Bernie for his part has the support of the young, who really are supposed to be the future of both party and country.  The people who support him have been inculcated by a generation of hippie dreamers in the ideals of the 1960’s; the dreamers were better at infiltrating the bureaucracy while their conservative opponents went from election to election.

Hillary for her part has the support of her fellow Boomers and the non-white groups which make up a great deal of the Democrat party’s base.  Most of Bernie’s base–young or old–is white; part of the party’s long term strategy is to ride the increasing non-whiteness of the country to a permanent majority.

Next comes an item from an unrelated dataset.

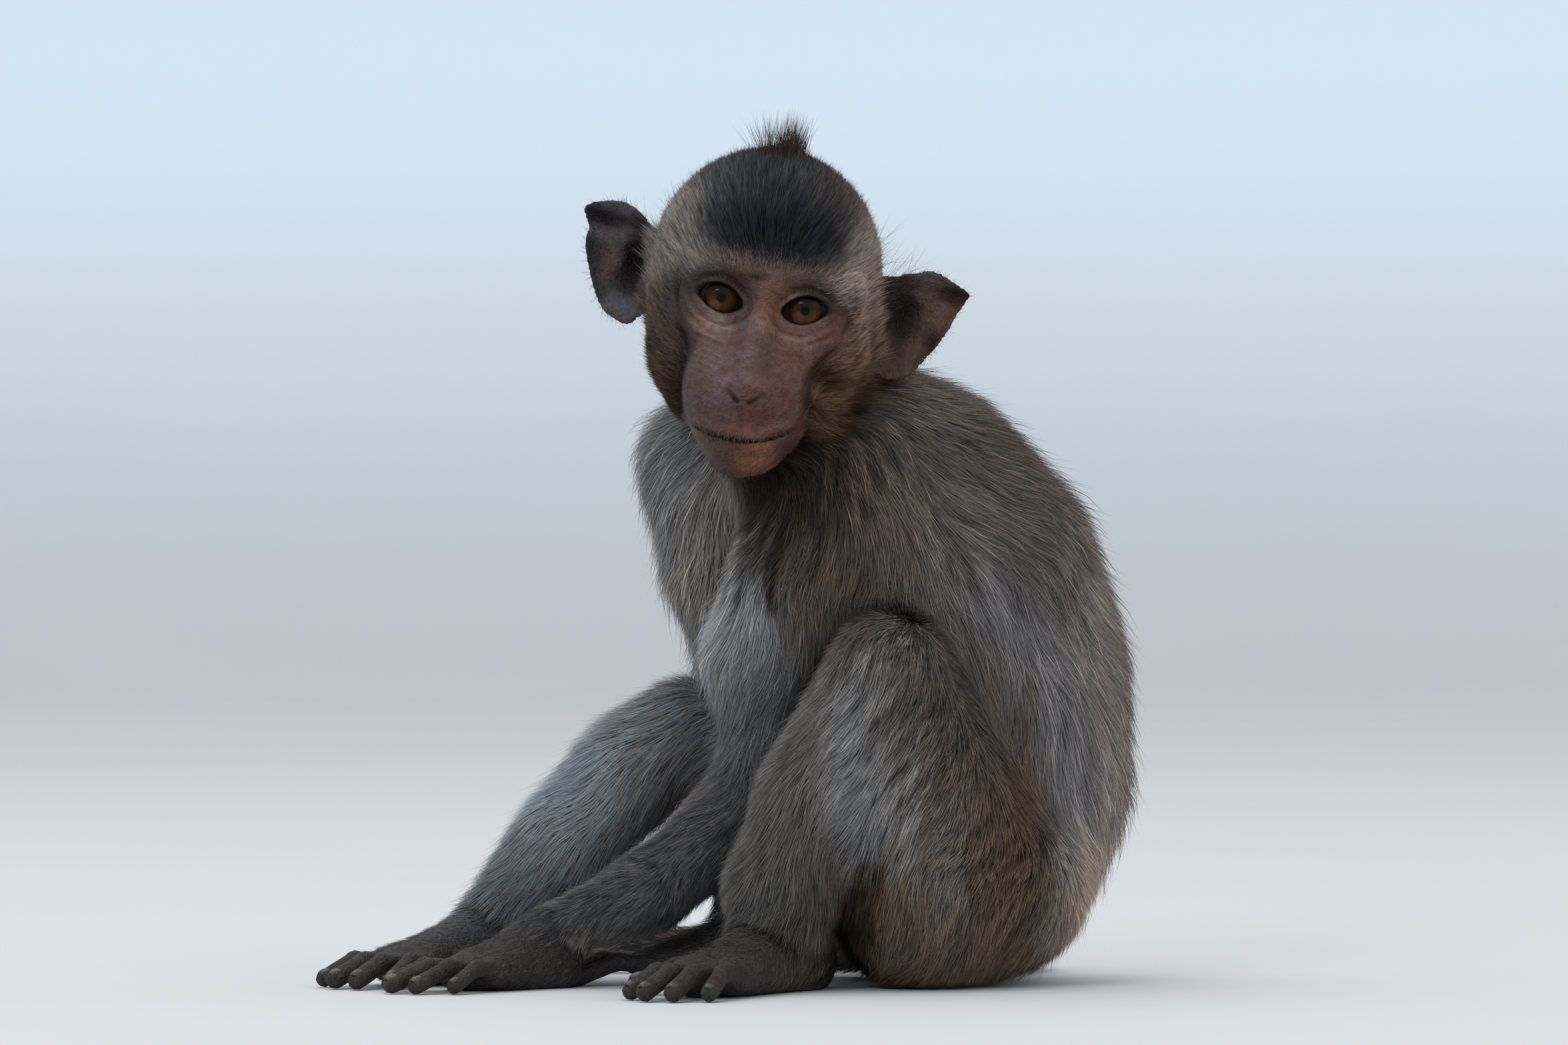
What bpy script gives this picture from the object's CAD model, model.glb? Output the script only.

At this point, unless Bernie can break out of his white Millennial base, he’s finished; he’s only dragging the process out.  So what do we learn from all of this?

First, this will probably be the last election where the legacy of the 1960’s and 1970’s will be fought out in this way on the left.  Barack Obama is, in many ways, an end-run around this conflict.  Follower of the 1960’s ideal (and radicals like Bill Ayers) he is; typical product of this country he is not.  But now the day of reckoning has come.

Second, the left isn’t as unified as its media boosters would have us believe.  If the Democrats ever get to a permanent majority, the first result of it will be a split, pretty much along the divide we’re seeing now.  The non-white constituencies simply do not operate in the same way as their (mostly) upscale white ones do; we’re already seeing that in the re-segregation of our college campuses and “safe spaces” for different groups.  The real end-game for identity politics is a type of millet system, but the Democrats are simply too “American” to take full advantage of this, at least on a national scale.

The Democrats have this last problem, but the Republicans have it even more.  The Republican Party has proven its ability to produce a diverse field for President, but its own ideological commitments will make outreach to those groups difficult.

The question neither side has a really good answer for is whether their idea will make for a greater country.  In the case of the hippie dreamers on the left, such a question is absurd: to their mind the world will be a better place if America is diminished, and Obama’s foreign policy is a reflection of that conviction.  On the right translating populism into success is a tricky proposition, which is one reason Donald Trump’s candidacy is so problematic.

In the next few weeks we’ll see which hippie dreamer comes out on top.  This election is very important, but it’s really hard to see a good outcome.  At best we can hope for yet another holding pattern while avoiding being caught in the crossfire between the hippie dreamers.